There are four main underlying principles contained in the Rights of Third Parties Act 1999. 1) the third party has a right of action under the Act but not at common law to sue. 2) The third party has no claim under the Act but does have a claim apart from the act say at common law or by virtue of some other legislative provision. In such as case the third party has no rights under the Act or at common law. In such a case the third party will only be entitle to bring a claim if they can prove that it ought to introduce a new exception to the doctrine of privity. If we can establish that there is a contract between MCC and TTA i.e. part 2 of this essay we can say that using the Third Parties Act 1999 we can establish that the local authority is bound to refund the season pass to passengers as the breach in the TTA and PC contract would have a knock on effect and breach the obligations assigned to TTA.

4) If we however say that there was no contractual relationship for MCC to provide funds to TTA then it would be even more unlikely that the third party can sue TTA for the rebate on the cost of his ticket, thus his claim in the capacity of a third parties to the contract between TTA and MCC would fail if there was no contract between the parties in the first place. We can also use the doctrine of privity to analyze the situation. First a third party to the contract cannot be subjected to the burden of a contract to which they are not a party to.
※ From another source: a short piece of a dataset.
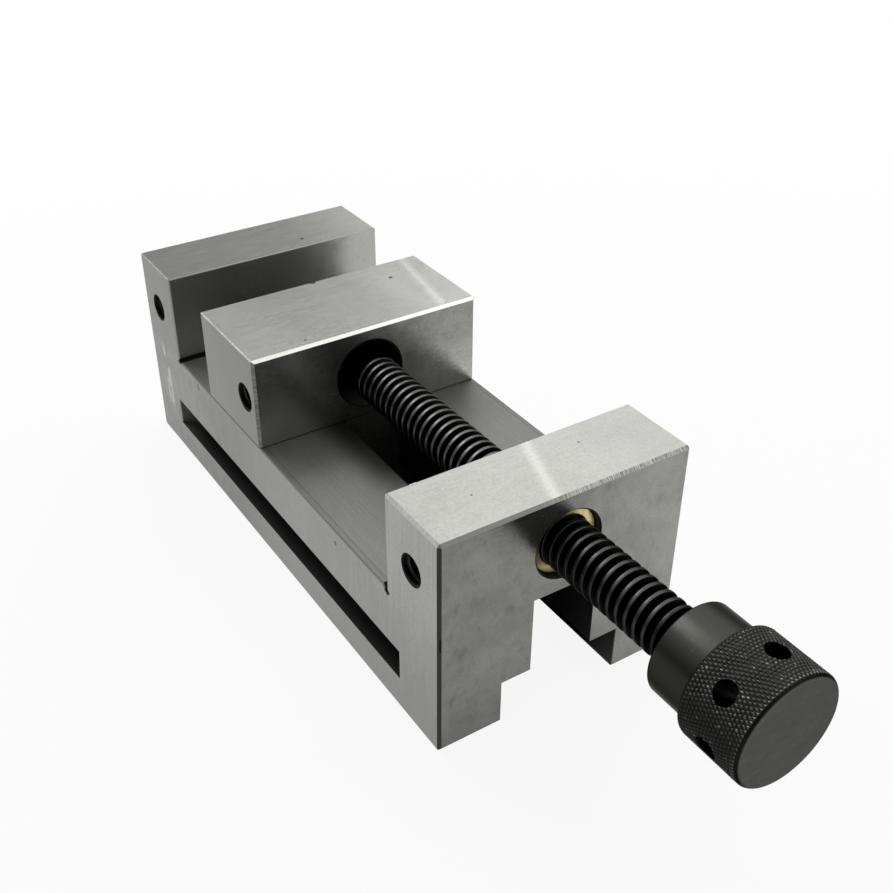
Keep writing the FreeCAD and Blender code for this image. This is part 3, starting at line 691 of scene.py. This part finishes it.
def thread_ribbon(first_x, turns, steps, thread_start, run_out_start):
    """The thread's points, row i along the profile and column j of the way round.

    x = first_x + PITCH * j / steps + profile_x[i]. The radius is the profile's, but it grows from the
    root over the first millimetres, and the groove runs out into a low neck before the knob.
    """
    column = np.arange(turns * steps + 1)
    angle = np.broadcast_to(2 * np.pi * column / steps, (len(profile_x), len(column)))
    x = first_x + PITCH * column[None, :] / steps + profile_x[:, None]
    radius = np.minimum(profile_r[:, None], ROOT_RADIUS + np.maximum(x - thread_start, 0.0))
    run_out = np.clip(ROOT_RADIUS + (x - run_out_start), ROOT_RADIUS, NECK_RADIUS)
    crest = np.clip(CREST_RADIUS - (x - run_out_start), NECK_RADIUS, CREST_RADIUS)
    return around_screw(x, np.clip(radius, run_out, crest), angle)


def close_end(count, boundary, corner, steps, rings):
    """Rings that carry on from one end of the ribbon and close on the axis. count numbers the first point.

    boundary is the last turn of the ribbon's edge, and corner the step from its end back to its start.
    """
    turn = 2 * np.pi * np.arange(steps) / steps
    points = [around_screw(np.full(steps, x), radius, turn) for x, radius in rings]
    points.append(around_screw(np.array([rings[-1][0]]), 0.0, np.zeros(1)))
    number = count + np.arange(len(rings) * steps).reshape(len(rings), steps)
    faces = strips(boundary[:steps], number[0])
    faces.append([*boundary[steps - 1:], *corner, number[0, 0], number[0, -1]])
    for first, second in zip(number[:-1], number[1:]):
        faces += strips(np.append(first, first[0]), np.append(second, second[0]))
    centre = count + len(rings) * steps
    faces += [[a, b, centre] for a, b in zip(number[-1], np.roll(number[-1], -1))]
    return np.concatenate(points), faces


def lead_screw_mesh(steps=72, turns=47):
    """The thread as one helical ribbon, and rings from its ends to both ends of the screw."""
    nose_tip, spigot_end, shoulder = screw_low[0], screw_high[0], knob_low[0]
    ribbon = thread_ribbon(THREAD_PHASE + PITCH * FIRST_TURN, turns, steps,
                           thread_start=nose_tip + SHANK_LENGTH, run_out_start=shoulder - NECK_LENGTH)
    rows, columns = ribbon.shape[:2]
    number = np.arange(rows * columns).reshape(rows, columns)
    faces = []
    for lower, upper in zip(number[:-1], number[1:]):
        faces += strips(lower, upper)
    faces += strips(number[-1, :columns - steps], number[0, steps:])

    nose = screw_high[2] - axis_z
    rear, rear_faces = close_end(
        number.size, number[0, :steps + 1], number[:0:-1, 0], steps,
        [(nose_tip + NOSE_LENGTH, ROOT_RADIUS), (nose_tip + NOSE_LENGTH, nose),
         (nose_tip + NOSE_EDGE, nose), (nose_tip, nose - NOSE_EDGE)])
    front, front_faces = close_end(
        number.size + len(rear), number[-1, columns - 1 - steps:], number[-2::-1, -1], steps,
        [(shoulder, NECK_RADIUS), (shoulder, SPIGOT_RADIUS), (spigot_end, SPIGOT_RADIUS)])
    points = np.concatenate([ribbon.reshape(-1, 3), rear, front])
    return points, [list(map(int, face)) for face in faces + rear_faces + front_faces]


# How far each stretch of the finish reaches back from the knob, in millimetres.
BLACK_NECK = 2.4
UNRUBBED = 5.0
DARK_CRESTS = 7.0


def thread_finish():
    """Nearly black flanks, crests of black oxide, and bare metal on the crests that the nut rubs.

    Towards the knob the crests grow darker, then the bare metal ends, and then the neck starts.
    """
    paint = Paint("black thread")
    shoulder = knob_low[0]
    neck = paint.x > shoulder - BLACK_NECK
    crest = paint.reach(paint.y, paint.z - axis_z).rise(6.80, 6.95).largest(neck)
    rub_and_painted_highlight = paint.noise((0.5, 0.5, 0.5), detail=3.0).rise(0.2, 0.6)
    travelled = 1 - 0.75 * paint.x.rise(block_face_x, nut_high[0] + 6.0)
    bare = crest * (0.25 + 0.35 * rub_and_painted_highlight) * travelled * (paint.x < shoulder - UNRUBBED)
    skin = paint.blend(crest * (1 - 0.5 * (paint.x > shoulder - DARK_CRESTS)), DEEP, BLACK)
    return paint.finish(Base_Color=paint.blend(bare, skin, BARE), Metallic=1.0,
                        Roughness=0.24 + 0.1 * rub_and_painted_highlight, Specular_Tint=EDGE_TINT)


points, faces = lead_screw_mesh()
thread = make_piece("threaded_screw", points, faces, thread_finish(), "screw")
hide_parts("lead_screw")


# %% [markdown]
# Of the nut, one sees the face that is set back in the block's hole, and from behind the flange on the
# bed's side. Both are turned, so the whole nut is one closed outline of corners carried round the
# screw's axis. It is made anew because its lead-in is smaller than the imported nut's, as in the picture.

# %% The nut
def turned_ring(outline, steps=96):
    """A ring turned from a closed outline of (x, radius) corners: row i is corner i carried round."""
    x, radius = np.array(outline).T[:, :, None] * np.ones(steps)
    points = around_screw(x, radius, 2 * np.pi * np.arange(steps) / steps)
    number = np.arange(x.size).reshape(x.shape)
    number = np.append(number, number[:, :1], axis=1)
    number = np.append(number, number[:1], axis=0)
    faces = []
    for a, b in zip(number[:-1], number[1:]):
        faces += strips(a, b)
    return points.reshape(-1, 3), faces


def brass_nut_outline(bore=7.05, lead_in=0.25, flange_length=5.0, barrel=9.4, edge=0.3):
    """The nut's section: flange on the bed's side, barrel, and the face that is seen in the hole."""
    rear, face, flange = nut_low[0], nut_high[0], (nut_high[2] - nut_low[2]) / 2
    return [(rear, bore + lead_in), (rear, flange), (rear + flange_length, flange),
            (rear + flange_length, barrel), (face - edge, barrel), (face, barrel - edge),
            (face, bore + lead_in), (face - lead_in, bore), (rear + lead_in, bore)]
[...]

The second is that the person who was not a party to the contract could not claim the benefit of it, even thought the contract was entered into the object of benefiting that third party, this rule has been radically modified by the 1999 Act. We can apply the burden rule here, due to the external changes for the OCC and PC contract, i.e. the price increase for OCC, Sid should not be subjected to the burden by a contract thus Sid would be protected as Sid’s group- passengers are explicitly mentioned in the obligations levied on TTA by MCC.